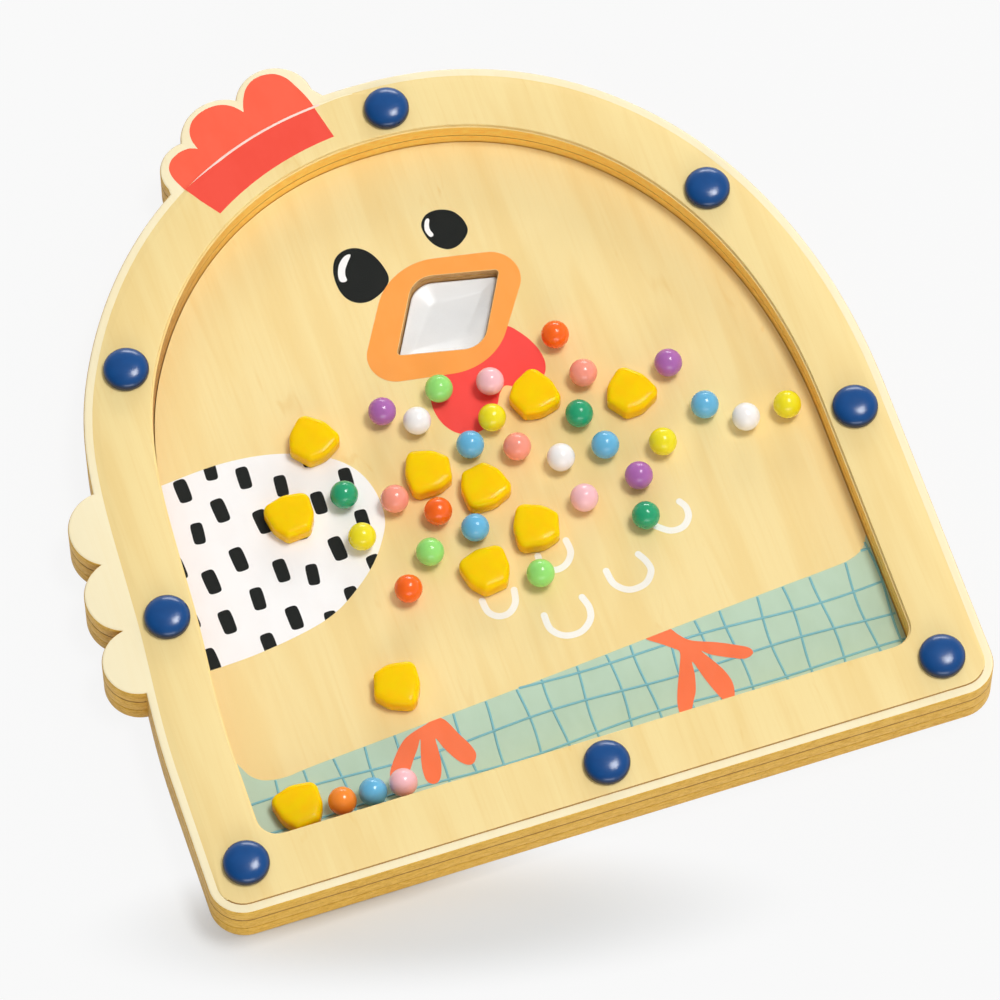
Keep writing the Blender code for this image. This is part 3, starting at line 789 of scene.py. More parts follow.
def make_layers():
    """Back board, middle ring, rim with its pocket, and the front frame, each with softened edges."""
    turns = board_turns(LOBES)
    turns = sorted(turns + notch_turns(RIM, LOBES, turns))
    rim = outline(RIM, turns, LOBES)
    opening = outline(OPENING, turns)
    pocket = outline(FRAME, turns)

    bm = bmesh.new()
    skinned(bm, rounded_rows(rim, 0.0, FOOT_ROUND, -1, 0) + top_rows(rim, BACK_TOP, JOINT_ROUND, 0, 0))
    for wood_face in bm.faces:
        if len(wood_face.verts) > 8 and wood_face.calc_center_median().z < 0.001:
            wood_face.material_index = 1
    back = placed("wood_back", bm, [EDGE_GOLD, BACK_WOOD])

    rows = rounded_rows(rim, MIDDLE_FLOOR, JOINT_ROUND, -1, 0) + top_rows(rim, MIDDLE_TOP, JOINT_ROUND, 2, 2)
    rows += [(opening, MIDDLE_TOP, 1), (opening, MIDDLE_FLOOR, 0)]
    middle = solid("wood_middle", rows, [EDGE_GOLD, WALL_GOLD, JOINT_BROWN], ring=True)

    bottom = rounded_rows(rim, RIM_FLOOR, JOINT_ROUND, -1, 3)
    bottom[-1] = (bottom[-1][0], bottom[-1][1], 0)
    top = top_rows(rim, RIM_TOP, RIM_ROUND, 0, 1)
    rows = bottom + top[:2] + [(points, level, 1) for points, level, _ in top[2:]]
    rows += [
        (pocket, RIM_TOP, 2),
        (pocket, POCKET_LEVEL, 2),
        (opening, POCKET_LEVEL, 2),
        (opening, RIM_FLOOR, 0),
    ]
    rim_piece = solid("wood_rim", rows, [EDGE_GOLD, RIM_CREAM, WALL_GOLD, JOINT_BROWN], ring=True)

    turns = board_turns()
    frame_edge = outline(grown(FRAME, FRAME_SEAT), turns)
    frame_opening = outline(OPENING, turns)
    rebate = outline(grown(OPENING, REBATE_WIDTH - SEAT_GAP + FRAME_SEAT), turns)
    bm = bmesh.new()
    rows = [(frame_edge, FRAME_FLOOR, 1), (frame_edge, RIM_TOP, 2)]
    for swing in QUARTER[1:]:
        insets = [edge_inset(turn, swing) for turn in turns]
        rows.append((moved_in(frame_edge, insets), RIM_TOP + (FACE - RIM_TOP) * math.sin(swing), 2))
    rows[-1] = (rows[-1][0], FACE, 0)
    rows += rounded_rows(rebate, FACE, LIP_ROUND, 1, 0, inner=True)
    rows += [(rebate, REBATE_FLOOR, 0), (frame_opening, REBATE_FLOOR, 1), (frame_opening, FRAME_FLOOR, 1)]
    skinned(bm, rows, ring=True)
    for wood_face in bm.faces:
        place = wood_face.calc_center_median()
        if wood_face.material_index != 2:
            continue
        turn = turn_to(place.x, place.y)
        if COMB_EDGE_END < turn < COMB_EDGE_START:
            wood_face.material_index = 4
        elif place.y < 2.4 * RIM_MARGIN and place.z < FACE - 0.00004:
            wood_face.material_index = 3
        elif not COMB_EDGE_END - COMB_EDGE_TAIL < turn < COMB_EDGE_END:
            wood_face.material_index = 0
    front = placed("wood_frame", bm, [FACE_WOOD, WALL_GOLD, RIM_CREAM, JOINT_BROWN, INK_PALE])

    bores = bore_tool()
    mouth = mouth_tool()
    for piece in (back, middle, rim_piece, front):
        carved(piece, bores, "DIFFERENCE", "TRANSFER")
    carved(back, mouth, "DIFFERENCE", "TRANSFER")
    for tool in (bores, mouth):
        bpy.data.objects.remove(tool, do_unlink=True)
    for piece, node, slot in (
        (back, "back_board", "side_wood"),
        (middle, "middle_ring", "side_wood"),
        (rim_piece, "rim_ring", "rim_wood"),
        (front, "front_frame", "front_wood"),
    ):
        fitted(piece, "board", slot, node)


# The picture panel and its prints

SHEET = grown(OPENING, -SEAT_GAP)
SHEET_CORNER = 0.003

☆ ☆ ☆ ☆

Only the lines from the first line of the material above through the line that contains "RIM_CREAM, WALL_GOLD, JOINT_BROWN], ring=True)" should be quoted, each one exactly.

:: Exercise output ::
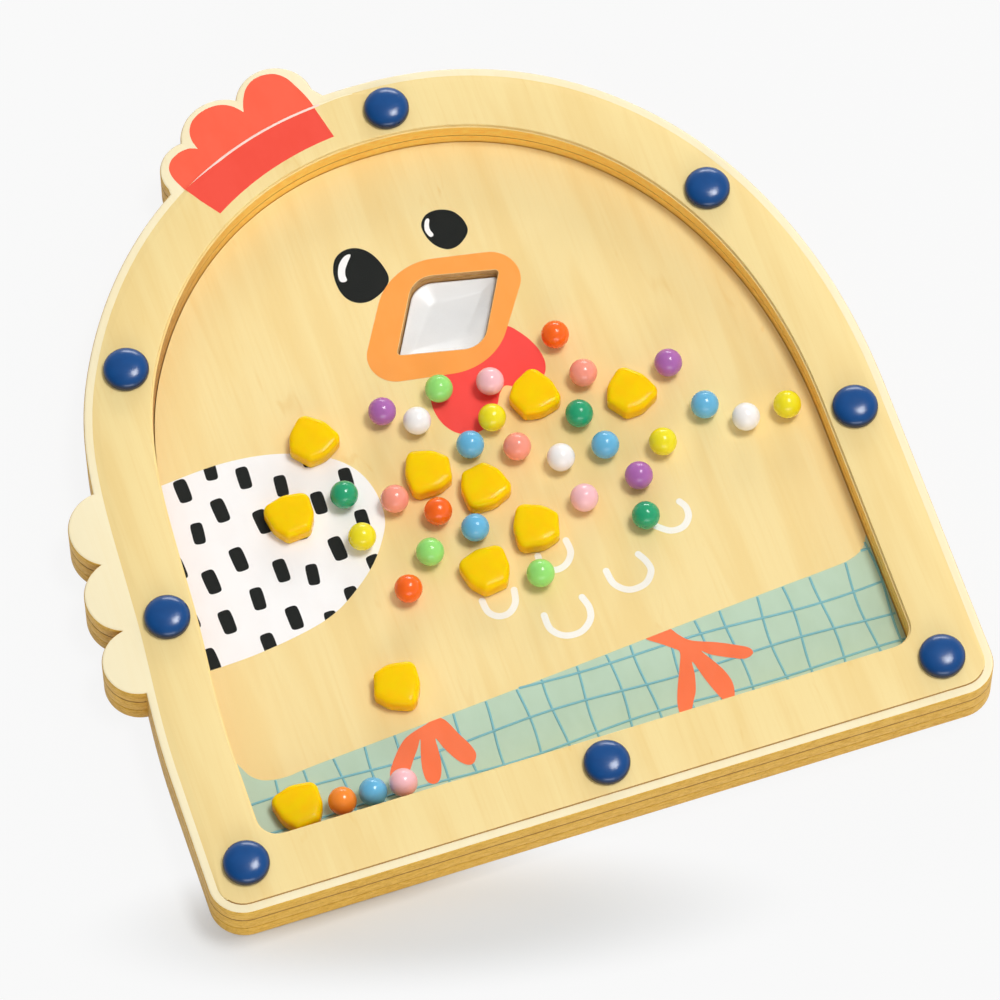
Keep writing the Blender code for this image. This is part 3, starting at line 789 of scene.py. More parts follow.
def make_layers():
    """Back board, middle ring, rim with its pocket, and the front frame, each with softened edges."""
    turns = board_turns(LOBES)
    turns = sorted(turns + notch_turns(RIM, LOBES, turns))
    rim = outline(RIM, turns, LOBES)
    opening = outline(OPENING, turns)
    pocket = outline(FRAME, turns)

    bm = bmesh.new()
    skinned(bm, rounded_rows(rim, 0.0, FOOT_ROUND, -1, 0) + top_rows(rim, BACK_TOP, JOINT_ROUND, 0, 0))
    for wood_face in bm.faces:
        if len(wood_face.verts) > 8 and wood_face.calc_center_median().z < 0.001:
            wood_face.material_index = 1
    back = placed("wood_back", bm, [EDGE_GOLD, BACK_WOOD])

    rows = rounded_rows(rim, MIDDLE_FLOOR, JOINT_ROUND, -1, 0) + top_rows(rim, MIDDLE_TOP, JOINT_ROUND, 2, 2)
    rows += [(opening, MIDDLE_TOP, 1), (opening, MIDDLE_FLOOR, 0)]
    middle = solid("wood_middle", rows, [EDGE_GOLD, WALL_GOLD, JOINT_BROWN], ring=True)

    bottom = rounded_rows(rim, RIM_FLOOR, JOINT_ROUND, -1, 3)
    bottom[-1] = (bottom[-1][0], bottom[-1][1], 0)
    top = top_rows(rim, RIM_TOP, RIM_ROUND, 0, 1)
    rows = bottom + top[:2] + [(points, level, 1) for points, level, _ in top[2:]]
    rows += [
        (pocket, RIM_TOP, 2),
        (pocket, POCKET_LEVEL, 2),
        (opening, POCKET_LEVEL, 2),
        (opening, RIM_FLOOR, 0),
    ]
    rim_piece = solid("wood_rim", rows, [EDGE_GOLD, RIM_CREAM, WALL_GOLD, JOINT_BROWN], ring=True)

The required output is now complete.